To my wife, Ashley: There are no right words to express how grateful I am for you. Thank you for your unstoppable love and support. And to our children, Marshall and Mosley: You came into the world at the exact time that I needed you the most. The two of you have already given your mother and me a greater inheritance than we could ever leave you.

If football has become my home, the people of the great states of Louisiana, Tennessee, Indiana and Colorado have become my extended family. And as everyone knows, you can never really leave family behind.

I never expected to stand on this stage tonight. If it weren't for those busts and the memories of forever loyal fans, tonight's details would blur and cheers would fade. However, our hearts will cradle the memories forever.

Throughout our lives as players, coaches, staffs and fans, we've become essential to the sports landscape. I don't know about you, but I'm not done with this game. I never will be. I'm committed to ensuring its future, and I hope you will join me in that commitment.

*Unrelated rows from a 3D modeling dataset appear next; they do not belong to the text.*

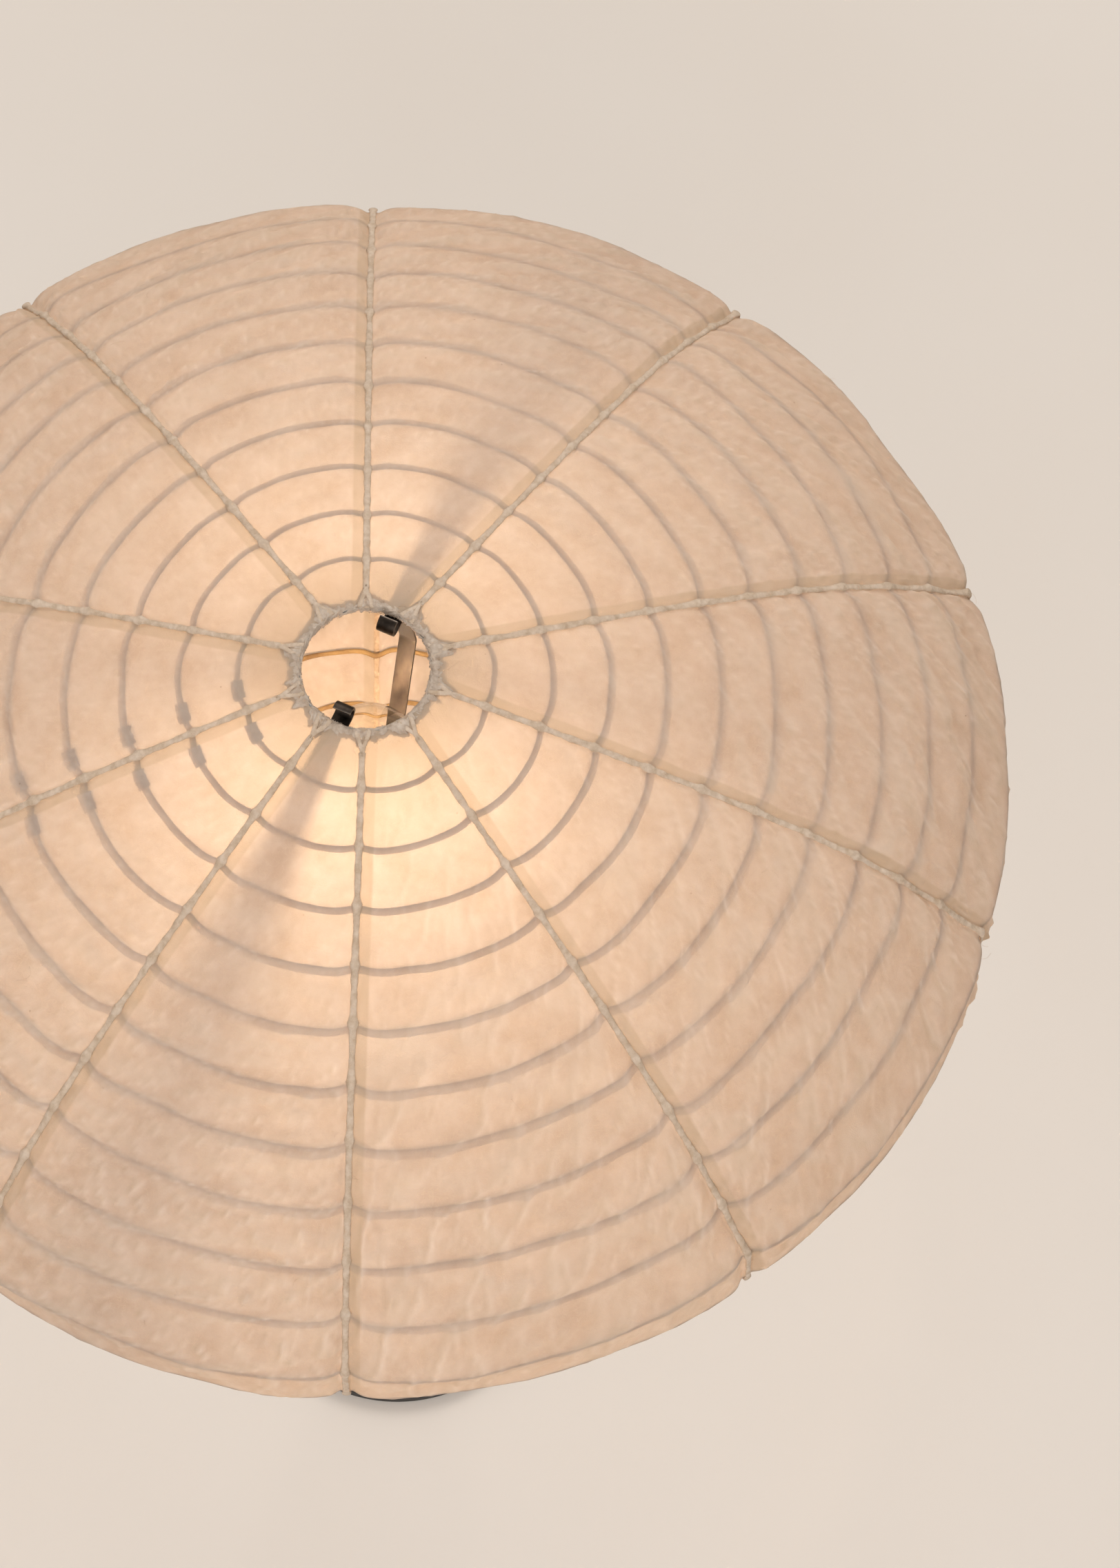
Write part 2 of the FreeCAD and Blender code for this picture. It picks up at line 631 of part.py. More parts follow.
upper_nut = hex_nut(
    "upper_nut", LOCK_NUT_CORNER, NIPPLE_WAY, f"{HOLDER_BOTTOM} + {{cup_floor}}", "{nut_height}"
)
lower_nut = hex_nut("lower_nut", LOCK_NUT_CORNER, NIPPLE_WAY, STEM_TOP, "{nut_height}")
nuts = doc.addObject("Part::Compound", "lock_nuts")
nuts.Links = [upper_nut, lower_nut]
subpart("lock_nuts", nuts)

# ---------------------------------------------------------------- stem, collar and base
STEM_LOW = "({felt_thickness} + {stem_setback})"
subpart("stem", tube("stem", STEM_RADIUS, NIPPLE_WAY, STEM_LOW, f"{STEM_TOP} - {STEM_LOW}"))
SPREADER_UNDERSIDE = (
    f"({{top_ring_height}} - {lower_drop(BOTTOM_INDEX)} - {{spreader_drop}} - {{strap_thickness}} / 2)"
)
COLLAR_LOW = f"({SPREADER_UNDERSIDE} - {{collar_height}})"
collar_tube = tube("collar_tube", COLLAR_RADIUS, STEM_WAY, COLLAR_LOW, "{collar_height}")
SCREW_LEVEL = f"{COLLAR_LOW} + {{collar_height}} / 2"


def toward_back(name, radius, length, start, level):
    """A round feature that lies along +Y from a start at a level."""
    made = bound("Part::Cylinder", name, Radius=radius, Height=length)
    made.setExpression("Placement.Base.y", cells(start))
    made.setExpression("Placement.Base.z", cells(level))
    made.Placement.Rotation = FreeCAD.Rotation(FreeCAD.Vector(1, 0, 0), -90)
    return made


screw_way = toward_back("screw_way", "{screw_radius}", COLLAR_RADIUS, "0", SCREW_LEVEL)
subpart("spreader_collar", cut("spreader_collar", collar_tube, screw_way))
screw = toward_back("collar_screw", "{screw_radius} - {running_fit}", "{collar_wall}", STEM_WAY, SCREW_LEVEL)
subpart("collar_screw", screw)

disc = cylinder("base_body", "{base_radius}", "{felt_thickness}", "{base_thickness}")
doc.recompute()
rounded_disc = doc.addObject("Part::Fillet", "rounded_base")
rounded_disc.Base = disc
top_edge = max(
    range(len(disc.Shape.Edges)), key=lambda place: disc.Shape.Edges[place].BoundBox.ZMin
)
rounded_disc.Edges = [(top_edge + 1, size("base_edge"), size("base_edge"))]
stem_bore = cylinder("stem_bore", STEM_WAY, "{felt_thickness}", "{base_thickness}")
recess = cylinder("recess", RECESS_RADIUS, "{felt_thickness}", "{recess_depth}")
CORD_LEVEL = "{felt_thickness} + {base_thickness} / 2"
lead_way = toward_back("lead_way", "{cord_bore} + {lead_room}", "{base_radius}", "0", CORD_LEVEL)
base_hollows = fuse("base_hollows", stem_bore, recess, lead_way)
subpart("base_disc", cut("base_disc", rounded_disc, base_hollows))
subpart(
    "base_felt",
    tube("base_felt", "{base_radius} - {felt_margin}", RECESS_RADIUS, "0", "{felt_thickness}"),
)
stem_nut = hex_nut(
    "stem_nut",
    STEM_NUT_CORNER,
    STEM_WAY,
    "{felt_thickness} + {recess_depth} - {stem_nut_height}",
    "{stem_nut_height}",
)
subpart("stem_nut", stem_nut)
GLAND_START = "{base_radius} + {shade_gap}"
GLAND_RADIUS = "{cord_bore} + {gland_wall}"
gland_body = toward_back("gland_body", GLAND_RADIUS, "{gland_length}", GLAND_START, CORD_LEVEL)
gland_bore = toward_back("gland_bore", "{cord_bore}", "{gland_length}", GLAND_START, CORD_LEVEL)
subpart("cord_gland", cut("cord_gland", gland_body, gland_bore))

# ---------------------------------------------------------------- checks and export
doc.recompute()
for made in doc.Objects:
    if "Invalid" in made.State or "Error" in made.State:
        raise RuntimeError(f"{made.Name} could not be built: {made.State}")
labels = [made.Label for made in pieces]
if len(set(labels)) != len(labels):
    raise RuntimeError("two sub-parts share a label")
for made in pieces:
    if made.Shape.isNull() or not made.Shape.isValid() or not made.Shape.Solids:
        raise RuntimeError(f"{made.Label} has no valid solid")

os.makedirs("parts", exist_ok=True)
for made in pieces:
    made.Shape.exportStep(os.path.join("parts", made.Label + ".step"))
print(len(pieces), "sub-parts")
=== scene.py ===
"""Paper lantern on a slim floor stand: its paper, bamboo, thread, steel, glass and moulded parts.

Lengths are in metres. +Z is up, and the origin is on the floor under the middle of the base.
An azimuth grows from the front (-Y) towards the right (+X).
"""

import logging
import math
from dataclasses import dataclass, field
from enum import Enum

import bmesh
import bpy
import numpy as np
from mathutils import Matrix, Vector

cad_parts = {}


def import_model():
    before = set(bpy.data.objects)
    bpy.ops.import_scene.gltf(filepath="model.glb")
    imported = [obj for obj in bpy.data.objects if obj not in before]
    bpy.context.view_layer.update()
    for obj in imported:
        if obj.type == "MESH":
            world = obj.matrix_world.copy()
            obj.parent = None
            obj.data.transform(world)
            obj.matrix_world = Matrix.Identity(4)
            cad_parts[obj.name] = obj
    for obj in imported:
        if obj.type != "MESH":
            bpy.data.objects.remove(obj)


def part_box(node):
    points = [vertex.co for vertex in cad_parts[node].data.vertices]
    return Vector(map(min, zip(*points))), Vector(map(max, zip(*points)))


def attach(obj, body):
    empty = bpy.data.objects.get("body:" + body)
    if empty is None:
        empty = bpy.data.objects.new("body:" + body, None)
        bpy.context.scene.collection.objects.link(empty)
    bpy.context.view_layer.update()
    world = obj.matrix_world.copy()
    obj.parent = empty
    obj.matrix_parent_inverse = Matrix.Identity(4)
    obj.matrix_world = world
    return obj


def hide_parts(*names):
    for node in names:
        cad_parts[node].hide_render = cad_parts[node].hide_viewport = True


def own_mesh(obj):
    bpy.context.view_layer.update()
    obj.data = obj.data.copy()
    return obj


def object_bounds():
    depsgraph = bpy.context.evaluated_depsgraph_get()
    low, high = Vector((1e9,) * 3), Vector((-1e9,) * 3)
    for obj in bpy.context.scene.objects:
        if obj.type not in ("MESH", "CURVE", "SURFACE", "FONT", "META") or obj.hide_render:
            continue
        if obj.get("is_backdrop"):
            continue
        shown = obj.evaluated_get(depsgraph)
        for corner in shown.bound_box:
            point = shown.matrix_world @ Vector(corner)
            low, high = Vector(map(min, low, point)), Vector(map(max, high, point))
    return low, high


MM = 0.001
TURN = 2 * math.pi
WELD = 1e-7
LOG = logging.getLogger("paper_lantern")

Grid = np.ndarray
Node = bpy.types.Node
Socket = bpy.types.NodeSocket
Tree = bpy.types.NodeTree


class Arm(Enum):
    """The two straps that carry the shade, with their turn from the front one."""

    FRONT = 0.0
    BACK = 180.0


# ------------------------------------------------------------------ shapes


def smooth(share: Grid) -> Grid:
    """Eases 0 to 1 with level ends: three squares less two cubes of the share."""
    share = np.clip(share, 0.0, 1.0)
    return share * share * (3 - 2 * share)


def bell(distance: Grid, reach: float) -> Grid:
    """From 1 at nought down to nothing: e to the minus square of the distance over the reach."""
    return np.exp(-((distance / reach) ** 2))


def unit(ways: Grid) -> Grid:
    """Ways along the last axis, cut to a length of one."""
    return ways / np.linalg.norm(ways, axis=-1, keepdims=True)


def circle(count: int) -> Grid:
    """Even angles once round, without the last."""
    return np.linspace(0, TURN, count, endpoint=False)


def about_axis(radius: Grid, azimuth: Grid, height: Grid) -> Grid:
    """Points at a radius and a height, turned from the front to the right by an azimuth in degrees."""
    turn = np.radians(azimuth)
    return np.stack([radius * np.sin(turn), -radius * np.cos(turn), height], axis=-1)


@dataclass
class Grain:
    """Smooth random heights from -1 to 1 on a plane that repeats after a number of cells.

    Every cell corner holds a seeded random value, and the values between are eased from corner to corner.
    """

    seed: int
    cells: int = 64
    lattice: Grid = field(init=False, repr=False)

    def __post_init__(self) -> None:
        """Draws the corner values."""
        self.lattice = np.random.default_rng(self.seed).uniform(-1, 1, (self.cells, self.cells))

    def at(self, x: Grid, y: Grid) -> Grid:
        """The height at places given in cells.

        Args:
            x: places along the first way.
            y: places along the second way, of the same shape.

        Returns:
            The heights, of the same shape.
        """
        column, row = np.floor(x).astype(int), np.floor(y).astype(int)
        across, along = smooth(x - column), smooth(y - row)
        low, high = column % self.cells, (column + 1) % self.cells
        near, far = (
            self.lattice[low, line] * (1 - across) + self.lattice[high, line] * across
            for line in (row % self.cells, (row + 1) % self.cells)
        )
        return near * (1 - along) + far * along

    def layered(self, x: Grid, y: Grid, layers: int = 3) -> Grid:
        """Layers of the same grain, each twice as fine and half as high as the one before."""
        total = np.zeros(np.broadcast(x, y).shape)
        for layer in range(layers):
            total = total + self.at(x * 2**layer + 17 * layer, y * 2**layer + 5 * layer) / 2**layer
        return total

    def creased(self, x: Grid, y: Grid) -> Grid:
        """Sharp crests from 0 to 1 where two layers of the grain pass through nought."""
        return np.clip(1 - 2.2 * np.abs(self.layered(x, y, 2)), 0, 1) ** 2


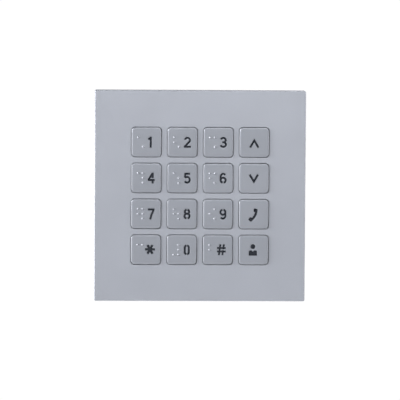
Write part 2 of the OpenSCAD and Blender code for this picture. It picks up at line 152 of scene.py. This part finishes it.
class Tree:
    """Short calls for building a node tree."""

    def __init__(self, tree):
        self.tree = tree
        tree.nodes.clear()

    def join(self, source, target):
        self.tree.links.new(source, target)

    def node(self, kind, settings=None, **inputs):
        raw = self.tree.nodes.new(kind)
        for key, value in (settings or {}).items():
            setattr(raw, key, value)
        for key, value in inputs.items():
            socket = next(s for s in raw.inputs if s.name == key.replace("_", " ") and s.enabled)
            if isinstance(value, bpy.types.NodeSocket):
                self.join(value, socket)
            else:
                socket.default_value = value
        return Node(raw)

    def noise(self, scale, detail=2.0, roughness=0.5):
        at = self.node("ShaderNodeTexCoord")["Object"]
        made = self.node("ShaderNodeTexNoise", Vector=at, Scale=scale, Detail=detail, Roughness=roughness)
        return made.raw.outputs[0]

    def cells(self, scale):
        at = self.node("ShaderNodeTexCoord")["Object"]
        return self.node("ShaderNodeTexVoronoi", Vector=at, Scale=scale)["Distance"]

    def spread(self, value, low, high, from_low=0.3, from_high=0.7):
        made = self.node("ShaderNodeMapRange", Value=value)
        for socket, number in zip(made.raw.inputs[1:5], (from_low, from_high, low, high)):
            socket.default_value = number
        return made["Result"]

    def ramp(self, value, low, high, stops):
        share = self.spread(value, 0, 1, low, high)
        raw = self.node("ShaderNodeValToRGB", Fac=share).raw
        for _ in stops[2:]:
            raw.color_ramp.elements.new(0.5)
        for element, (place, colour) in zip(raw.color_ramp.elements, stops):
            element.position = place
            element.color = (*colour, 1)
        return raw.outputs["Color"]

    def blend(self, share, first, second):
        raw = self.tree.nodes.new("ShaderNodeMix")
        raw.data_type = "RGBA"
        self.join(share, raw.inputs["Factor"])
        for socket, colour in zip([s for s in raw.inputs if s.type == "RGBA"], (first, second)):
            socket.default_value = (*colour, 1)
        return next(s for s in raw.outputs if s.type == "RGBA")

    def total(self, *values):
        result = values[0]
        for value in values[1:]:
            made = self.node("ShaderNodeMath", {"operation": "ADD"})
            self.join(result, made.raw.inputs[0])
            self.join(value, made.raw.inputs[1])
            result = made["Value"]
        return result

    def bump(self, height, depth, strength=1.0):
        return self.node("ShaderNodeBump", Height=height, Distance=depth, Strength=strength)["Normal"]

    def surface(self, **inputs):
        shader = self.node("ShaderNodeBsdfPrincipled", **inputs)
        self.join(shader["BSDF"], self.tree.nodes.new("ShaderNodeOutputMaterial").inputs["Surface"])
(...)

As members of this honored class, we have a responsibility to make our game stronger, from the corner playground to the most celebrated stadiums.

During the past few years, the game of football has been challenged by an explosion of sports and entertainment options, safety concerns, erupting social justice issues and a worldwide pandemic. Displaced fans have taken on an entirely new meaning, as our stadiums have been shut down and fans shut out.

We certainly shouldn't walk away now. When we leave this stage tonight, it is no longer about us. It is about cultivating the game that has given so much to us. It's about nurturing football to live and thrive another day, another year, decade and another generation.

It's about guaranteeing that kids everywhere can learn, bond, grow and have fun with every flag pulled, every tackle made, every pass thrown, every run, block, sack and touchdown scored.

The audience here tonight is made up of diehard fans who feel football deep in your bones. Now, we may have ignited the fire, but you, you have fanned the flames. Inevitably, those flames will be whipped by the winds of change, but they don't need to smolder.

The future of this game is ours to shape. We just need to take tomorrow on our shoulders as readily as we donned our pads before each game. Let this moment become a cherished memory, and then remember: A legacy is only worthwhile when there is a future to fuel.

God bless you, and God bless football.